Кассета 12. Цвет – белый
[звонок телефона]
– Привет. Узнал?
– Нет.
– Что же ты так?
– Да так как-то. А кто это?
– Кого искал.
– А это ты…
– Что ты Пол и не рад.
– Нет, я рад. Только…
– Ну, извини. Нехорошо получилось. Никто же не знал…
– Ладно, Слон. Проехали. Паспорт-то мне вернут хоть?
– Так. Сейчас посмотрю. Паспорт, редакционное удостоверение, просроченное, между прочим, кошелек… триста рублей с мелочью… всего-то…
– Зато мои.
– … карточка банковская, проездной на метро на две поездки, носовой платок, роллер черный, почти без чернил. Все это с утра лежит в твоем почтовом ящике.
– А телефон?
– Извини, в щель не пролез. Как мне сказали. Он же у тебя доисторический. С таким, наверное, Гагарин космос летал. Нет, вряд ли. Тяжелый очень. Жуков по такому Сталину докладывал о взятии Берлина.
– Не угадал. С таким Крузенштерн в Антарктиду плавал.
– Вот сразу чувствуется в тебе журналист. Все переврал. В Антарктиду плавали Лазарев и Беллинсгаузен. И спонсором была «Нокия», а совсем не «Эриксон».
– Почему это «Нокия»?
– Да потому что Финляндия тогда входила в состав Российской империи.
– Ну, может быть. Что ж мне теперь из-за этого новый аппарат покупать?
– Нет, новый тебе уже положили. С твоей сим-картой. А эту мобилу я приятелю подарю. Он художник. Из таких граммофонов инсталляции делает. Потом продает. По цене лома. Золотого. Ты чего-то не весел.
– Скула болит.
– Я же сказал, извини. Ты ведь сам попер, как трактор: вынь да положь тебе Ивана. Ребята занервничали. Ничего ведь не сломали. Миша очень аккуратный человек.
– Миша – это… а ну да. Ладно, проехали. Ты звонишь-то чего?
– Вот те раз. Кто кого хотел видеть? Или уже не надо, что ли?
– Да нет, надо бы…
– А о чем говорить будем? Дело какое?
– Ну, как… Лешку Сербова помнишь?
– А то.
– Вот. Карина у него пропала…
– И ты решил… нет Пол, это все когда было. Но если хочешь, давай я зайду к тебе завтра ближе к вечеру. Я как раз в Ямках буду. К родителям надо заскочить. Потом к тебе загляну. На канал сходим, поговорим… идет?
– Давай.
– Ну, пока, до завтра.
[пауза]
Опять Арина исчезла куда-то. Ну, где ее черти носят? Когда надо, никогда ее нет.
[пауза]
Забавно. Я с ней знаком восемь дней. А чувство такое, что всю жизнь с ней прожил. Или нет, не прожил, а проживу.
[пауза]
[звонок телефона]
– Пол ты что прислал?
– Привет Валерик. Что-то не так?
– Ты, может, адресом ошибся? Что это за му…
– Валерик, ты помнишь, что должен мне тонну баксов?
– Эээ ну да… а при чем тут…
– Вот, пока не отдал, постарайся быть вежливым и скажи в чем дело. Словами.
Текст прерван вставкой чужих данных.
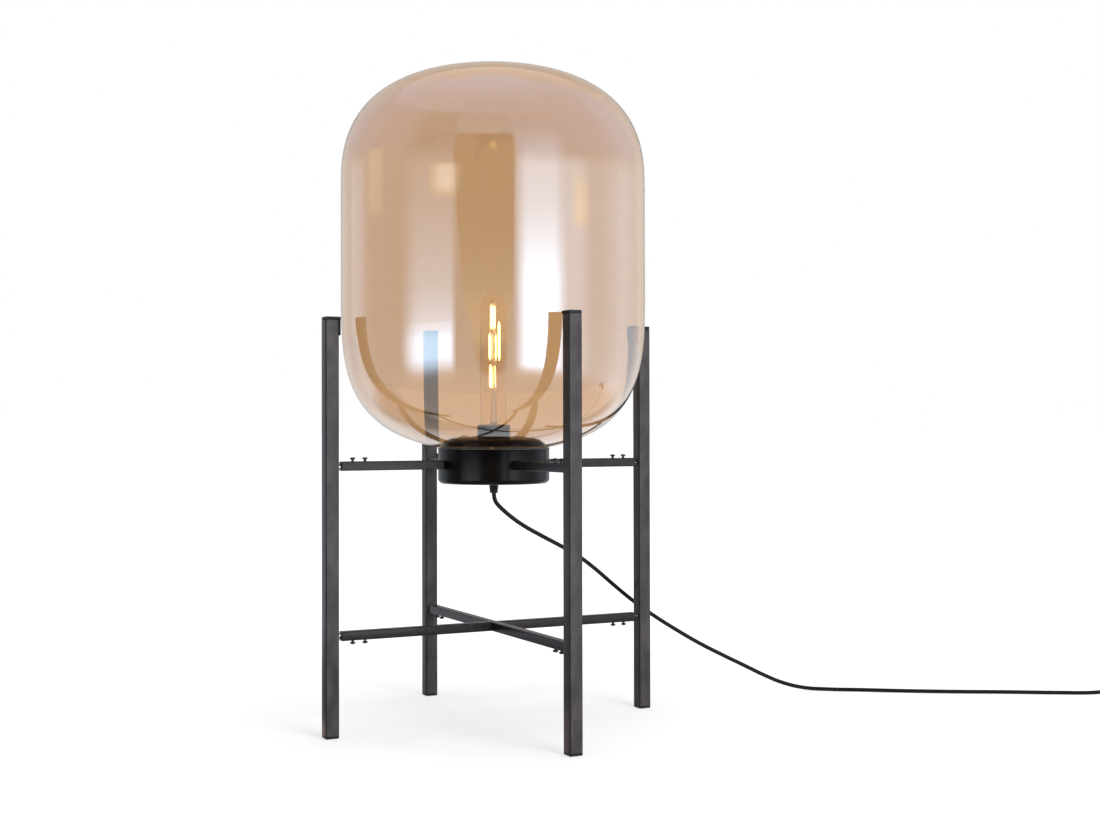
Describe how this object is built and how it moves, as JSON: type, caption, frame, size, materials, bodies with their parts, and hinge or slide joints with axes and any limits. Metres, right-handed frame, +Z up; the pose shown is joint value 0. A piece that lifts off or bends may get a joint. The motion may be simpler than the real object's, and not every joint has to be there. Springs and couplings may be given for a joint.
{
  "type": "floor lamp",
  "caption": "Floor lamp: a large lustre glass shade with a filament bulb on a round steel canister, carried by square legs with cross bars.",
  "frame": {"origin": "on the floor, on the lamp's vertical axis between the four feet", "axes": "+Z up along the lamp's axis, +X towards the right leg, +Y towards the back leg"},
  "size_m": [1.0603, 0.5106, 0.733],
  "materials": {
    "lustre_glass": "gloss",
    "canister_paint": "satin",
    "bar_steel": "satin",
    "leg_steel": "satin",
    "bright_steel": "satin",
    "screw_steel": "satin",
    "black_rubber": "matte",
    "clear_rubber": "matte",
    "holder_plastic": "matte",
    "insert_ceramic": "satin",
    "cap_brass": "gloss",
    "bulb_glass": "gloss",
    "filament": "matte",
    "cord_plastic": "satin",
    "plug_plastic": "satin"
  },
  "bodies": {
    "root": {"canister_cup": "canister_paint", "canister_lid": "canister_paint", "shade_gasket": "clear_rubber", "lampholder_shell": "holder_plastic", "lampholder_ring": "holder_plastic", "lampholder_insert": "insert_ceramic", "cord_grip": "black_rubber", "grip_nut": "bright_steel", "inner_lead": "cord_plastic", "cross_bar_left_right": "bar_steel", "cross_bar_front_back": "bar_steel", "cord_lead": "cord_plastic", "cord_coil": "cord_plastic", "switch_case": "plug_plastic", "plug": "plug_plastic", "arm_right": "bar_steel", "upper_screw_right_outer": "screw_steel", "upper_screw_right_inner": "screw_steel", "lower_screw_right_outer": "screw_steel", "lower_screw_right_inner": "screw_steel", "arm_back": "bar_steel", "upper_screw_back_outer": "screw_steel", "upper_screw_back_inner": "screw_steel", "lower_screw_back_outer": "screw_steel", "lower_screw_back_inner": "screw_steel", "arm_left": "bar_steel", "upper_screw_left_outer": "screw_steel", "upper_screw_left_inner": "screw_steel", "lower_screw_left_outer": "screw_steel", "lower_screw_left_inner": "screw_steel", "arm_front": "bar_steel", "upper_screw_front_outer": "screw_steel", "upper_screw_front_inner": "screw_steel", "lower_screw_front_outer": "screw_steel", "lower_screw_front_inner": "screw_steel"},
    "leg_right": {"leg_right": "leg_steel", "leg_cap_right": "black_rubber", "foot_glide_right": "black_rubber", "upper_rod_right": "bright_steel", "lower_rod_right": "bright_steel"},
    "leg_back": {"leg_back": "leg_steel", "leg_cap_back": "black_rubber", "foot_glide_back": "black_rubber", "upper_rod_back": "bright_steel", "lower_rod_back": "bright_steel"},
    "leg_left": {"leg_left": "leg_steel", "leg_cap_left": "black_rubber", "foot_glide_left": "black_rubber", "upper_rod_left": "bright_steel", "lower_rod_left": "bright_steel"},
    "leg_front": {"leg_front": "leg_steel", "leg_cap_front": "black_rubber", "foot_glide_front": "black_rubber", "upper_rod_front": "bright_steel", "lower_rod_front": "bright_steel"},
    "shade": {"glass_shade": "lustre_glass"},
    "bulb": {"bulb_cap": "cap_brass", "bulb_glass": "bulb_glass", "bulb_filament": "filament"},
    "rocker": {"switch_rocker": "holder_plastic"}
  },
  "joints": [
    {"name": "shade_lift", "type": "slide", "parent": "root", "child": "shade", "axis": [0, 0, 1], "range_m": [0, 0.18]},
    {"name": "bulb_lift", "type": "slide", "parent": "root", "child": "bulb", "axis": [0, 0, 1], "range_m": [0, 0.028]},
    {"name": "leg_right_slide", "type": "slide", "parent": "root", "child": "leg_right", "axis": [1, 0, 0], "range_m": [-0.0035, 0.015]},
    {"name": "leg_back_slide", "type": "slide", "parent": "root", "child": "leg_back", "axis": [0, 1, 0], "range_m": [-0.0035, 0.015]},
    {"name": "leg_left_slide", "type": "slide", "parent": "root", "child": "leg_left", "axis": [-1, 0, 0], "range_m": [-0.0035, 0.015]},
    {"name": "leg_front_slide", "type": "slide", "parent": "root", "child": "leg_front", "axis": [0, -1, 0], "range_m": [-0.0035, 0.015]},
    {"name": "rocker_tilt", "type": "hinge", "parent": "root", "child": "rocker", "pos_m": [0.78463, -0.2177, 0.0156], "axis": [0.4696, 0.8829, 0], "range_deg": [0, 16]}
  ]
}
– Хорошо. Словами. Твоя колонка должна быть посвящена морально-нравственным коллизиям. Иногда – этическим.
– Моральные, нравственные, и этические – одно и тоже.
– Значит, эстетическим.
– Эстетических коллизий не бывает.
– Ты будешь слушать или перебивать?
– Слушать.
– Вот. Кто-то напИсал не в туалете, пешеходы проезда не дают, реклама портит вкус блюд, подростки за… ну как это, лучше бы не подрастали. Вот это все – твое. И то, что нам надо. А ты что послал? Или ты хочешь сказать, что ты один такой умный, а все остальные – тупые кретины?